Work as a lab assistant for the assembly programming course is fine. This is my third section in two terms. While I don't write much assembly as a lab assistant, I do get more exposure to how others think and write it, which is beneficial to me. It has also led me to consider taking ECE 359, "C and Data Structures" in the spring, which uses C as a medium for teaching concepts about the stack, recursive functions, efficiency, and backwards engineering code.
Regardless of how things seem to be going presently, I look forward to the conclusion of the remaining half of the term.
Today is the start of the spring 2015 term at both Ivy Tech and IUPUI. I will have classes at both institutions.
This term I will be a lab assistant for ECE 362, our required microcontroller and assembly programming course.
This is going to be an interesting term!
The final project in the fall 2014 ECE362 "Microprocessor Systems and Interfaces" course at Indiana University-Purdue University Indianapolis had a couple of choices. My partner, Nathan Wheeler, and I got the "home automation" project. The project was written all in assembly, in the CodeWarrior IDE, for the Motorola HC12. We wound up writing 16K of code, but we met all the requirements and surpassed them.
- Keypad for much user input, each key with a different sound
- LCD display of menu options and various messages
- Switches to control LEDs and climate control
- Potentiometer to select menu options within a room
- Push button for doorbell routine with tune
- IRQ routine to simulate tripping of alarm with sound and LED pattern
- Password options
- Stepper motor turns clockwise for AC, opposite for heat, and slows down as it approaches desired temp
- DC motor is system fan, gradually speeds up and slows down when changing between speeds
It was a hard slog but we enjoyed doing it!

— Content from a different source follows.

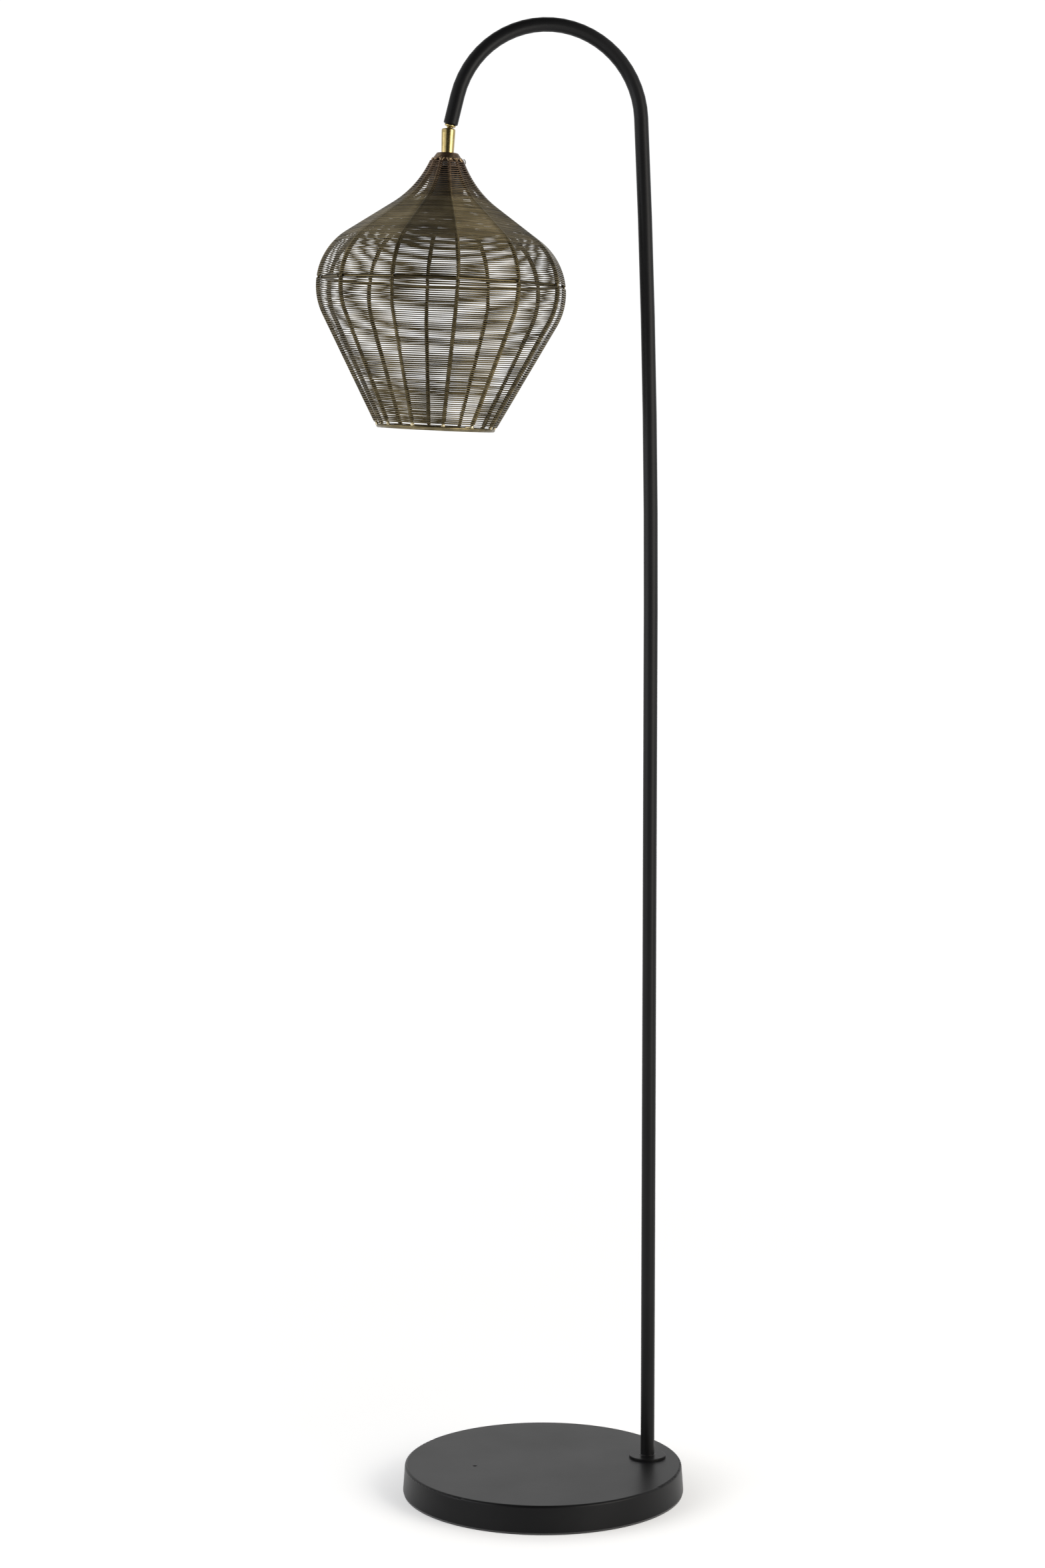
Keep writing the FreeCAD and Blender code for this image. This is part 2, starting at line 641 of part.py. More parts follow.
skirt_wall_in = holder_r - holder_wall
holder_skirt = disc(holder_r, holder_foot, holder_dome_low - fit_gap).cut(
    disc(skirt_wall_in, holder_foot - 1, holder_dome_low + 1))
lip = disc(skirt_wall_in + fit_gap, holder_foot, holder_foot + holder_wall).cut(
    disc(holder_screw_r + holder_screw_wall, holder_foot - 1, holder_foot + holder_wall + 1))
save("holder_skirt", in_shade(holder_skirt.fuse(lip).removeSplitter()))

insert_low = -holder_top - holder_screw_drop
contact_top = insert_low + contact_thick          # the contact lies flush in the insert
insert = disc(skirt_wall_in - fit_gap, insert_low, insert_low + insert_thick).cut(
    disc(contact_r + fit_gap, insert_low - 1, contact_top))
save("holder_insert", in_shade(insert))
shell_foot = holder_foot + holder_wall + screw_shell_gap
screw_shell = disc(holder_screw_r + holder_screw_wall, shell_foot, insert_low).cut(
    disc(holder_screw_r, holder_foot, insert_low + 1))
save("holder_screw_shell", in_shade(screw_shell))
save("centre_contact", in_shade(disc(contact_r, insert_low, contact_top)))

shade_lead = disc(lead_r, insert_low + insert_thick, -cup_deep + 1)
save("shade_lead", in_shade(shade_lead))

print("ball centre %.3f %.3f, arm tip %.3f %.3f, arm lean %.3f, top of the arch %.1f"
      % (ball_centre.x, ball_centre.z, tip_end.x, tip_end.z, arm_lean, pole.BoundBox.ZMax))
print("foot ring at radius %.2f depth %.2f, widest rib radius %.2f"
      % (foot_ring_place + (along_rib(neck_bend_long + shoulder_run
                                      + belly_radius * math.radians(shoulder_angle))[0],)))
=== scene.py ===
# %% [markdown]
# # A wire cage floor lamp
# This lamp is a black bent tube on a round base, with a brass ball joint at its end and a cage of
# twelve rods that one long bronze wire is wound round. The construction model comes in first and
# stays where it is, and it sets the size of everything. What is added here is what the eye looks
# for: the real winding and its two ends, the brazing, solder and weld, and the finish of every
# surface. All lengths are in metres and every piece is drawn where it belongs, so nothing has to be
# moved into place later.

# %% Load the construction model
import json
import math

import bpy
import numpy as np
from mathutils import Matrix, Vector


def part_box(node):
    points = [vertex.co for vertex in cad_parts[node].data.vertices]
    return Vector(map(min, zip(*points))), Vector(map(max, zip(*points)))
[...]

The fall 2014 semester is over. I had three finals: two on Thursday, one on Friday. I had been regularly checking for official grades, but for days only my t'ai ch'i course grade was up. Here's how things shook out:
- HPER 148: T'ai Ch'i Ch'uan, 1 cr. A+
- ECE 200: Engineering Coop, 1 cr., S
- ECE 301: Signals & Systems, 3 cr., A
- ECE 362: Microprocessor Systems & Interfaces, 4 cr., A+
- ECE 311: Electric & Magnetic Fields, 3 cr., A
The three three-hundred-level courses were tough. The E&M course is widely considered the second-hardest class for electrical engineering; I invested plenty of hours in the course each week to be able to walk into the final with 95%. For the microcontrollers course, we learned to write assembly code for the Motorola HC12. That course's final project consumed the Thanksgiving break of my partner, Nathan Wheeler, and I. Eventually I will provide a short video of our "home automation system."
Not five minutes after writing this, buddy Nathan wrote that grades were up, so I updated everything. Despite concluding a 3.5-year divorce, without children, and taking three demanding courses, I think I did OK.
The other day I found that a fellow ECE 362 student lived in Tokushima, Japan, in 1990. His father was there on sabbatical at Tokushima University's medical school. Since my classmate was only 11, his memory is not the freshest but there were places we both knew: I lived there from October 1999 to March 2006. It was my favorite place to live and work in Japan.
Yesterday, after much gnashing of teeth, I finally figured out how to make our evaluation board's DC motor speed up and down gradually when changing between high and low speeds. The number of hours I put into that is embarrassing, but it is now accomplished.
That follows on the heels of a solid eight hours sunk into getting the board's stepper motor to turn clockwise or counterclockwise (or not at all) in gradually changing speeds depending on switch configuration and the direction of temperatures (current and desired) in a given room; for example, if a room's desired temperature is below the current one but the switches for heating are thrown, the motor should be in neutral, not spinning to alter the temperature in the wrong direction.